6. Destroying Culture in Order to Save It

One of the great failings of Soviet and Chinese Communism was in the hope to create a new culture. “New Soviet Man,” or the people who had been “reeducated” in the Chinese Cultural Revolution were to have attitudes and feelings different from what had been transmitted or emerged without special pushing out of the previously prevailing culture. Getting rid of old patterns and habits proved hard; one result was sending people to gulags or reeducation camps for extensive punishment or enforced attitude changes. Whatever was done there did not much stick. In calling for a dramatic cultural change around intellectual property, which is what he really does, Keen seems to endorse nearly as draconian measures, as do the major corporate holders of copyrights. Threatening jail for individuals ignoring copyright is unlikely to work any better than the gulag. It is in reality destroying culture in the claim of saving it. It is death.

  One Response to “Keen Review/Riff PART II: Social Networking vs. Gulags”

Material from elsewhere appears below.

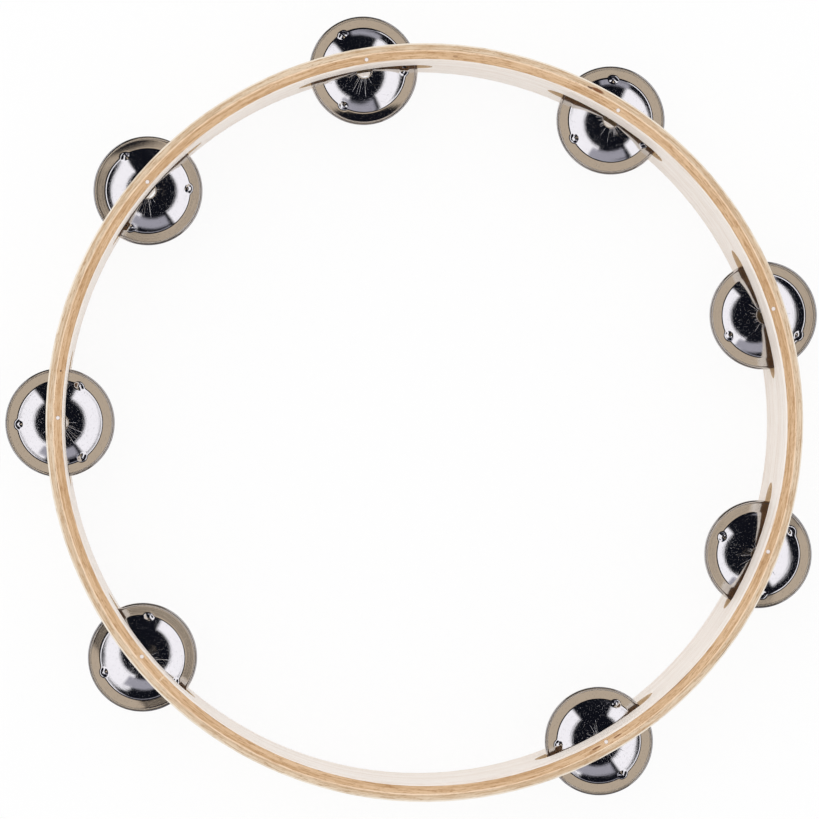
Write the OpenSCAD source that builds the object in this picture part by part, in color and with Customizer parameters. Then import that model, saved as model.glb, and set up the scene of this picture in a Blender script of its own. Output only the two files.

  1. Fascinating reflection, Michael.
    I’m new to “attention economy”, and very glad for this perspective as it serves well to describe my experience of various relations and their transition throughout my life. The vast logical gulf between awareness, mindfulness given in a spirit of discovery, and control of public manipulables for financial gain seems bridged by perceptual-functional focus upon underlying relations of attention. Much sense is sure to come as this valuation of shared awareness seeps further into my life’s reflection. An integrating perspective at many levels. Thank you.